Starting at the line with "const stringLow = shareAtHeight(804);" and stopping at the line with "obj.matrix_world = world", repeat each line exactly. Include both and omit the rest.

★ ★ ★ ★ ★

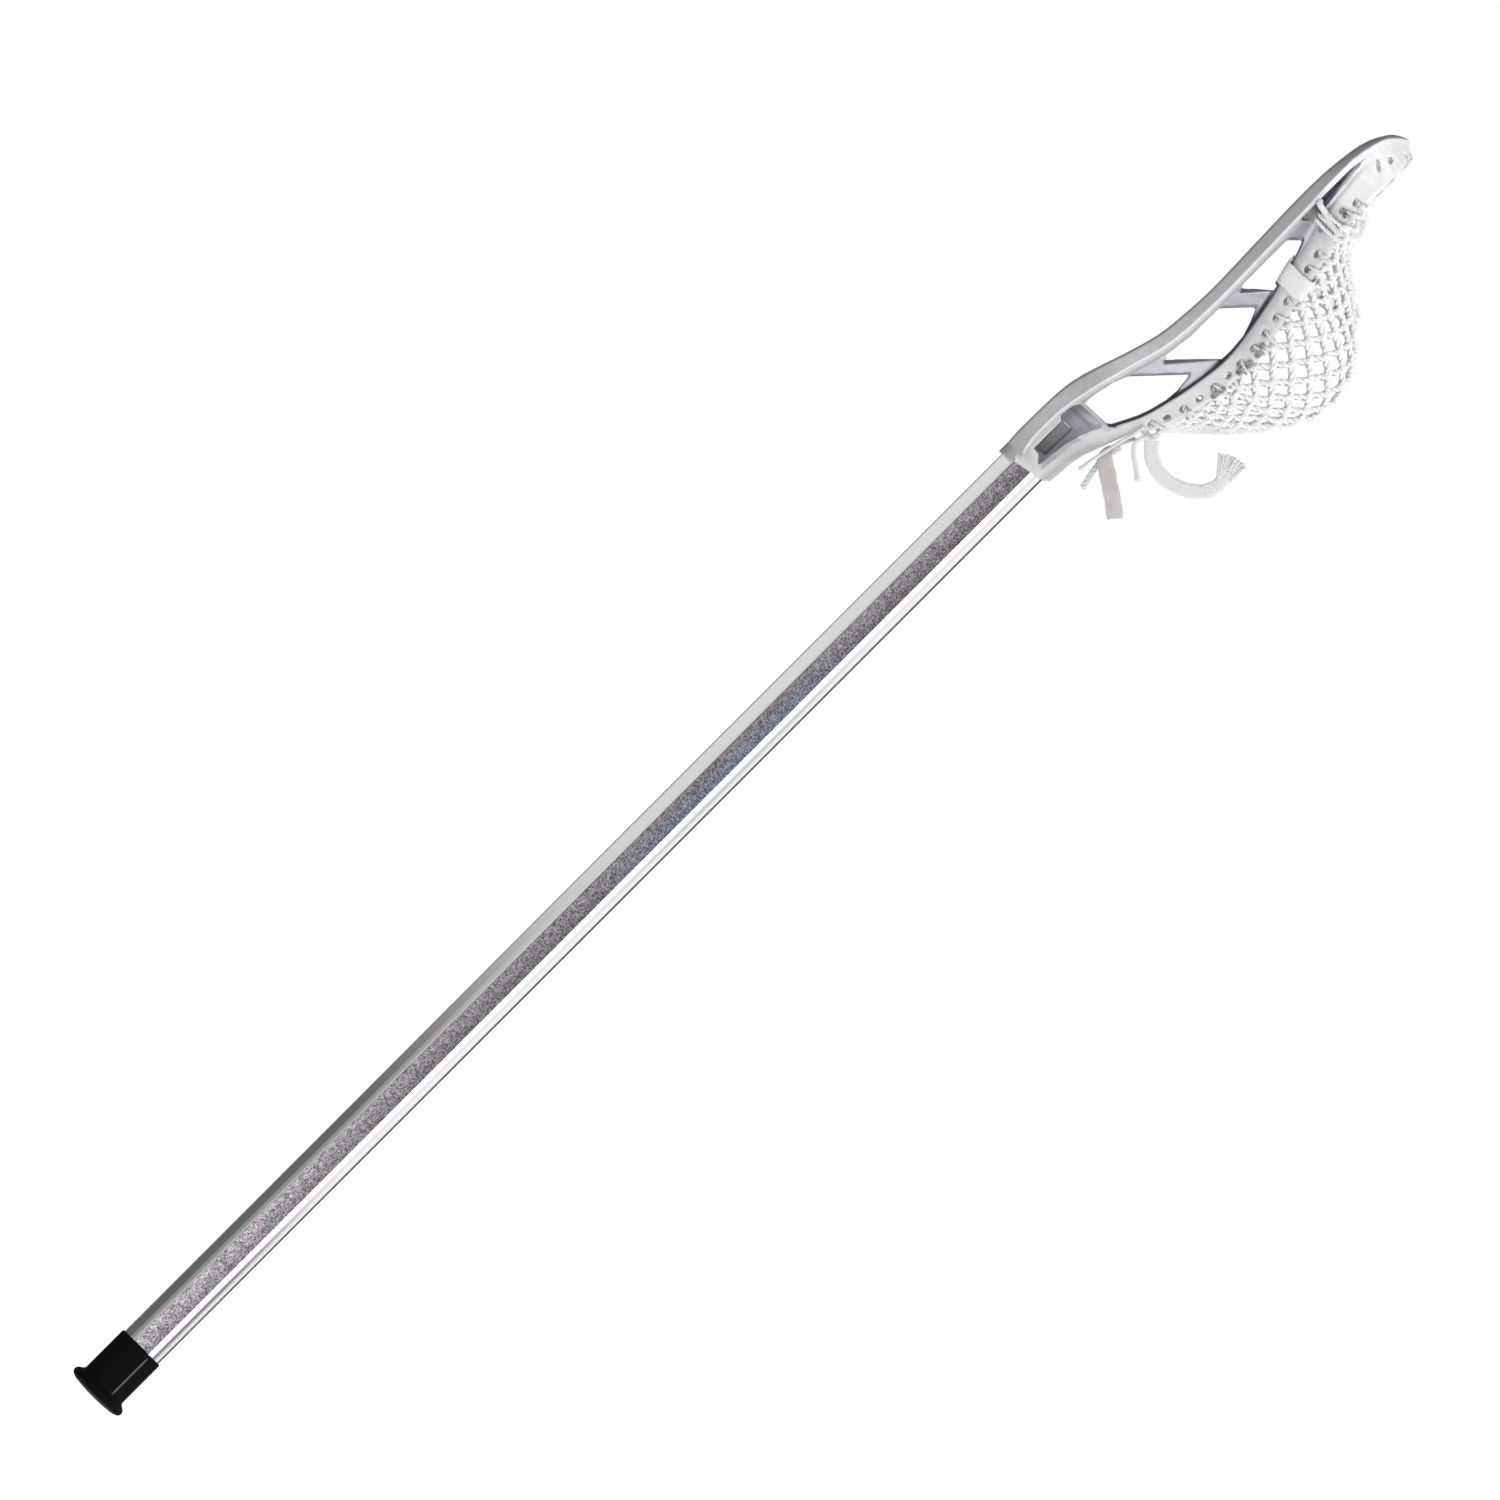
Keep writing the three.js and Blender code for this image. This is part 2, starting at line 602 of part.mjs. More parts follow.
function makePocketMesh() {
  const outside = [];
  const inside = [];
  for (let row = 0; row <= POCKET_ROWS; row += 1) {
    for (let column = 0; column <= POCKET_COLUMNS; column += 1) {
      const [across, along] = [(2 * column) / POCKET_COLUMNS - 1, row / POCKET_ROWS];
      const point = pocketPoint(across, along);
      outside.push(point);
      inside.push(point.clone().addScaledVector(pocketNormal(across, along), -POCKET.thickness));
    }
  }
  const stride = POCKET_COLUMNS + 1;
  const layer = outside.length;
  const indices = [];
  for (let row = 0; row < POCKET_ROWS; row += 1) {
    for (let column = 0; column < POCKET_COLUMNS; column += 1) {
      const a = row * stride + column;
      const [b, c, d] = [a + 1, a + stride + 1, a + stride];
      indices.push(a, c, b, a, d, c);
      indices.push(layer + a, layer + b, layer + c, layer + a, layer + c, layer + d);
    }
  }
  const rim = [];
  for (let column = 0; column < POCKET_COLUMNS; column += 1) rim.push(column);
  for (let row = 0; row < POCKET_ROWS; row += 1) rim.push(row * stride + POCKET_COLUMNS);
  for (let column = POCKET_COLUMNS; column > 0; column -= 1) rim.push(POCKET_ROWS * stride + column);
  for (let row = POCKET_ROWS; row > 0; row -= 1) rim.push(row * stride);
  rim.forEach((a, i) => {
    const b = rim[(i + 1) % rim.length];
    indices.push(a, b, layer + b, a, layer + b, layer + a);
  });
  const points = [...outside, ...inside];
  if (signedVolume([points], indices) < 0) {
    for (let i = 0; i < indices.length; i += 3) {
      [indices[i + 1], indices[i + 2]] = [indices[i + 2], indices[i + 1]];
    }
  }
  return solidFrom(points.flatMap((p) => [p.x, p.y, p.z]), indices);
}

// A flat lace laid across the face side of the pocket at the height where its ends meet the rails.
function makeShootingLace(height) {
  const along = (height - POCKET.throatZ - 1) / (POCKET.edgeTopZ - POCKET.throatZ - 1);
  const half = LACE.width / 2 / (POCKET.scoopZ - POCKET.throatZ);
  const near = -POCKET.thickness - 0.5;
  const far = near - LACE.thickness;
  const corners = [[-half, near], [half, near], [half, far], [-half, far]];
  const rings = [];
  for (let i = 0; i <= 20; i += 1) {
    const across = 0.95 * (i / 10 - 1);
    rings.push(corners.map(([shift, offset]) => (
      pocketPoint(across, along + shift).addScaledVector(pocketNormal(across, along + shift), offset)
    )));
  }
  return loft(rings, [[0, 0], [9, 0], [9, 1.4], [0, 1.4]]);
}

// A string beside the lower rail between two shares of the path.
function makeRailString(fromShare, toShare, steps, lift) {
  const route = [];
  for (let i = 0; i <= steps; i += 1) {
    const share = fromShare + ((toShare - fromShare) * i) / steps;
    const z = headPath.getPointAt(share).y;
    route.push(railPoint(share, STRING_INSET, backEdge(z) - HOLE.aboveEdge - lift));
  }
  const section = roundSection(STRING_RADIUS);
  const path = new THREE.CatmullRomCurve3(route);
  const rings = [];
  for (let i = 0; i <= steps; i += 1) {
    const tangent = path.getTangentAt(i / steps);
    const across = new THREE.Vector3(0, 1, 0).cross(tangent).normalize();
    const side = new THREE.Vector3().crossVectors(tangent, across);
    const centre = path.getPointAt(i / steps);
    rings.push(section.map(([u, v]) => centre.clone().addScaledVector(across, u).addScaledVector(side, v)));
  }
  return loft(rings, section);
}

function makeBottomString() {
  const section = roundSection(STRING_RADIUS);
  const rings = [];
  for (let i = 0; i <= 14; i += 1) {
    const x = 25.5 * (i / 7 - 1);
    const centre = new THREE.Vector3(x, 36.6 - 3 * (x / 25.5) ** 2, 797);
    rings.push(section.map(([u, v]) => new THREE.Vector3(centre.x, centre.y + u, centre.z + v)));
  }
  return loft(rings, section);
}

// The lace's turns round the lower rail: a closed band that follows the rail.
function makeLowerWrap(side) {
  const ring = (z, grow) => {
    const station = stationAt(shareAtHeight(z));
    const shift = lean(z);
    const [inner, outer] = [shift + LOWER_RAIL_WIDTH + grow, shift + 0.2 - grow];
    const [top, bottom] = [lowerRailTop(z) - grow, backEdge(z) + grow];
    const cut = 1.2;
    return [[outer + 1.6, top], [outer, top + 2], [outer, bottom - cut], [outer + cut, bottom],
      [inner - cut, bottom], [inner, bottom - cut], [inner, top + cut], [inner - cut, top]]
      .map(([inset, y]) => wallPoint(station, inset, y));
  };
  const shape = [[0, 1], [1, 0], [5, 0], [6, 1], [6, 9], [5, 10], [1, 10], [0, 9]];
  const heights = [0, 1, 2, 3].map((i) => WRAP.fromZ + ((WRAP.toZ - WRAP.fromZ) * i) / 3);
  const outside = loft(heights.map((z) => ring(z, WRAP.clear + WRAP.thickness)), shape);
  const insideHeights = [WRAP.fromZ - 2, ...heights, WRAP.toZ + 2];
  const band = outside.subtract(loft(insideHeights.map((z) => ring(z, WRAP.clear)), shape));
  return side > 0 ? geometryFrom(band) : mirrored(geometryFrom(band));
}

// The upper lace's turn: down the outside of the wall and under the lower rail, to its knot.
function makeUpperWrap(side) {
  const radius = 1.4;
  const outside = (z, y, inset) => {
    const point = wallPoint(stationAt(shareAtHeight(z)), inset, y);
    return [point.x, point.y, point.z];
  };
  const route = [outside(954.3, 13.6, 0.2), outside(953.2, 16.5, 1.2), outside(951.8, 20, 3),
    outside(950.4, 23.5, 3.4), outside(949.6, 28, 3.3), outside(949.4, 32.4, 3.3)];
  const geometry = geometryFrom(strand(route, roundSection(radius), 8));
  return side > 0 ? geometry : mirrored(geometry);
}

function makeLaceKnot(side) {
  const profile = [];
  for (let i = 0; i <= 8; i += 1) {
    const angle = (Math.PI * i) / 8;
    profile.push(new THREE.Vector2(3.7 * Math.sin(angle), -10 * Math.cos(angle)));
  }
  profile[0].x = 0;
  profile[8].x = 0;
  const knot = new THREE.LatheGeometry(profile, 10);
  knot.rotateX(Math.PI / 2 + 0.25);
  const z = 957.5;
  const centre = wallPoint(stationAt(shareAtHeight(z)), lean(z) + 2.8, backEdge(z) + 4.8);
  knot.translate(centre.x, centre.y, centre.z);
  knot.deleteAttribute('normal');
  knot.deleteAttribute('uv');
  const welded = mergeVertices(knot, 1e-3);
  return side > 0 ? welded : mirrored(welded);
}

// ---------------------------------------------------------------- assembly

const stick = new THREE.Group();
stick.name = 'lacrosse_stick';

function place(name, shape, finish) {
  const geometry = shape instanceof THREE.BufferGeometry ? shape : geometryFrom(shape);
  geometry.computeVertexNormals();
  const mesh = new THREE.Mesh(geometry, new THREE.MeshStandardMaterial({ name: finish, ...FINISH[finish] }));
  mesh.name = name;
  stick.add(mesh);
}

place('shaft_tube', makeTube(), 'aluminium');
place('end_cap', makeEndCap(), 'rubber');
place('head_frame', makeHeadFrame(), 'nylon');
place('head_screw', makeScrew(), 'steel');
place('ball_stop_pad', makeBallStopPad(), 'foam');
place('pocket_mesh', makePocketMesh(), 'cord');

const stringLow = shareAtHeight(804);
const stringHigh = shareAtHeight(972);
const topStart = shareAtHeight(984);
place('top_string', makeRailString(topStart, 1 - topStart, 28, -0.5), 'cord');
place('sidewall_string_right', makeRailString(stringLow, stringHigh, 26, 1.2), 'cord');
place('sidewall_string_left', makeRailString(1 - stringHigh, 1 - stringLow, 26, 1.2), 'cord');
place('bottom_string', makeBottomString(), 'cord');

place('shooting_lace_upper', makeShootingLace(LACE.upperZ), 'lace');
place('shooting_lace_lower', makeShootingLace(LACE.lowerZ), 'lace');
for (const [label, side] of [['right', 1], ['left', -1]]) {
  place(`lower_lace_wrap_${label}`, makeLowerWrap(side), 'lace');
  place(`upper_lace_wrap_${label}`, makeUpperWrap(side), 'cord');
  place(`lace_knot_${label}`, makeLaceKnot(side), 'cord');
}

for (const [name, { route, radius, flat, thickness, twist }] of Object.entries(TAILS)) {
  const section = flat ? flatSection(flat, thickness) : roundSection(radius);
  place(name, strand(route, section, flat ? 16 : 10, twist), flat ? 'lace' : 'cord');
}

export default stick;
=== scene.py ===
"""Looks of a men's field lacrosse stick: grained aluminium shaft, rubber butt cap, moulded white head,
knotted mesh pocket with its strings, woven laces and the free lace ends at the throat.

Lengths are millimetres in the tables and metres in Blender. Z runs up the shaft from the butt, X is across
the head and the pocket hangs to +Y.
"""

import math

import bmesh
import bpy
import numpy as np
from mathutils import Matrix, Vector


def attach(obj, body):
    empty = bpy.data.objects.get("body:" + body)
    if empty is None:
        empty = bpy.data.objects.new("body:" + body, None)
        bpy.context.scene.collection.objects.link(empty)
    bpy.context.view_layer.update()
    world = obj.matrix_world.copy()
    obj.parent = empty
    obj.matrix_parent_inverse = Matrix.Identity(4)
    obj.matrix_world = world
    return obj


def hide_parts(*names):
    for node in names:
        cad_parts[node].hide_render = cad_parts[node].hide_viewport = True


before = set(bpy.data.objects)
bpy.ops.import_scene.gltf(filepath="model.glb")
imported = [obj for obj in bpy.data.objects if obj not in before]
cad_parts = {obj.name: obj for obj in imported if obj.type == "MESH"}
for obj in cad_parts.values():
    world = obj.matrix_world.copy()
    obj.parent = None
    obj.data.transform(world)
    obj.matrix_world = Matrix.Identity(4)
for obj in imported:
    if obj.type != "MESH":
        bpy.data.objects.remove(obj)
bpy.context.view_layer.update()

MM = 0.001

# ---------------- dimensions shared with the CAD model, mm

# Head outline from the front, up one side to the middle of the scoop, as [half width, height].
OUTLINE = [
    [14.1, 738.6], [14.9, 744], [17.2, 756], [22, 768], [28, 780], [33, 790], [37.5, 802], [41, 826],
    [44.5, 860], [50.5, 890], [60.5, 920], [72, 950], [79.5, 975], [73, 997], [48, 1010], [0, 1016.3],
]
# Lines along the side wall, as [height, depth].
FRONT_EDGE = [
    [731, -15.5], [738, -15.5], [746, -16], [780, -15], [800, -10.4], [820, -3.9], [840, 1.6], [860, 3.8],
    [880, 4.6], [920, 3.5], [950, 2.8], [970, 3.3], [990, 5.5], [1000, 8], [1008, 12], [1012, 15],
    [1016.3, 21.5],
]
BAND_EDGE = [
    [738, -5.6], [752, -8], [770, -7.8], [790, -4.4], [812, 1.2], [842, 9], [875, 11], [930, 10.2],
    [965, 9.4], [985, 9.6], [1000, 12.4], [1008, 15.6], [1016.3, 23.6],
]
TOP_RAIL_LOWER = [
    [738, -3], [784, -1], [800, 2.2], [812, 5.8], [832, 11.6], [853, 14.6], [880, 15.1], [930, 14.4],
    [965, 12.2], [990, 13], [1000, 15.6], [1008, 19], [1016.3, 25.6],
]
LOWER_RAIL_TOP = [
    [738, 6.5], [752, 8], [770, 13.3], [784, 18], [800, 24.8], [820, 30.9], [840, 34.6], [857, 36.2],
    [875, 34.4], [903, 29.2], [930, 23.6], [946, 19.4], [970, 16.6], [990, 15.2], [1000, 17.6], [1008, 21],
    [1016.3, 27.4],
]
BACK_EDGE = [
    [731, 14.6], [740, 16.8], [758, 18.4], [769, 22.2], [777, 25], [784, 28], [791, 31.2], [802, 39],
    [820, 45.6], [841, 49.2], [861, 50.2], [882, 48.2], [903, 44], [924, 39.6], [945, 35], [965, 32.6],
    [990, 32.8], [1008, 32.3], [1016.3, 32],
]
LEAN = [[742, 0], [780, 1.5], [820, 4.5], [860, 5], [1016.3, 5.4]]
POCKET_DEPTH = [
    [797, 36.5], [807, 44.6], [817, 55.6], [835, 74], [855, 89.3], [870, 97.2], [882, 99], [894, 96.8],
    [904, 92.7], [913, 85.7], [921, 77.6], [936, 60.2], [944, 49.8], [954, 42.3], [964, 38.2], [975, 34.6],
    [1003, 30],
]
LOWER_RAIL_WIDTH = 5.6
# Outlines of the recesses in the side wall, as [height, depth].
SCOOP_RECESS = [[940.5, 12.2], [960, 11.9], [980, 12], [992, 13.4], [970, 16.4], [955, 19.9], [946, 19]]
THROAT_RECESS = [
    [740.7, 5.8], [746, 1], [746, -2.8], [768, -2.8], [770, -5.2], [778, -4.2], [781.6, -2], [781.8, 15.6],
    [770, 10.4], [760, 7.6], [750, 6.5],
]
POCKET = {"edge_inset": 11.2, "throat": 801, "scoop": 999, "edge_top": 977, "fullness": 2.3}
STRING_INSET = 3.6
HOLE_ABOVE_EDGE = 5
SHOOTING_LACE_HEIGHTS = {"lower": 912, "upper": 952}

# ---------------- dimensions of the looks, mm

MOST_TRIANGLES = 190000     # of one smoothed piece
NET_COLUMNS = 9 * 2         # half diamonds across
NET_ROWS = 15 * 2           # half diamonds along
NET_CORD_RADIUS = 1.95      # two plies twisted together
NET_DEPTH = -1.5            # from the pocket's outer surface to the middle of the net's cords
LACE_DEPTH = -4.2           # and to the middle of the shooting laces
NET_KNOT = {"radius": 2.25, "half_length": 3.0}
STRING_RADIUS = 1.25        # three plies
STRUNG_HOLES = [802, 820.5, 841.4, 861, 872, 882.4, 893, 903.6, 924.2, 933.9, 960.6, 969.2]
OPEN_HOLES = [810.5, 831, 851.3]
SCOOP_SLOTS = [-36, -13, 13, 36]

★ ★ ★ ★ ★

• _Task answer_
const stringLow = shareAtHeight(804);
const stringHigh = shareAtHeight(972);
const topStart = shareAtHeight(984);
place('top_string', makeRailString(topStart, 1 - topStart, 28, -0.5), 'cord');
place('sidewall_string_right', makeRailString(stringLow, stringHigh, 26, 1.2), 'cord');
place('sidewall_string_left', makeRailString(1 - stringHigh, 1 - stringLow, 26, 1.2), 'cord');
place('bottom_string', makeBottomString(), 'cord');

place('shooting_lace_upper', makeShootingLace(LACE.upperZ), 'lace');
place('shooting_lace_lower', makeShootingLace(LACE.lowerZ), 'lace');
for (const [label, side] of [['right', 1], ['left', -1]]) {
  place(`lower_lace_wrap_${label}`, makeLowerWrap(side), 'lace');
  place(`upper_lace_wrap_${label}`, makeUpperWrap(side), 'cord');
  place(`lace_knot_${label}`, makeLaceKnot(side), 'cord');
}

for (const [name, { route, radius, flat, thickness, twist }] of Object.entries(TAILS)) {
  const section = flat ? flatSection(flat, thickness) : roundSection(radius);
  place(name, strand(route, section, flat ? 16 : 10, twist), flat ? 'lace' : 'cord');
}

export default stick;
=== scene.py ===
"""Looks of a men's field lacrosse stick: grained aluminium shaft, rubber butt cap, moulded white head,
knotted mesh pocket with its strings, woven laces and the free lace ends at the throat.

Lengths are millimetres in the tables and metres in Blender. Z runs up the shaft from the butt, X is across
the head and the pocket hangs to +Y.
"""

import math

import bmesh
import bpy
import numpy as np
from mathutils import Matrix, Vector


def attach(obj, body):
    empty = bpy.data.objects.get("body:" + body)
    if empty is None:
        empty = bpy.data.objects.new("body:" + body, None)
        bpy.context.scene.collection.objects.link(empty)
    bpy.context.view_layer.update()
    world = obj.matrix_world.copy()
    obj.parent = empty
    obj.matrix_parent_inverse = Matrix.Identity(4)
    obj.matrix_world = world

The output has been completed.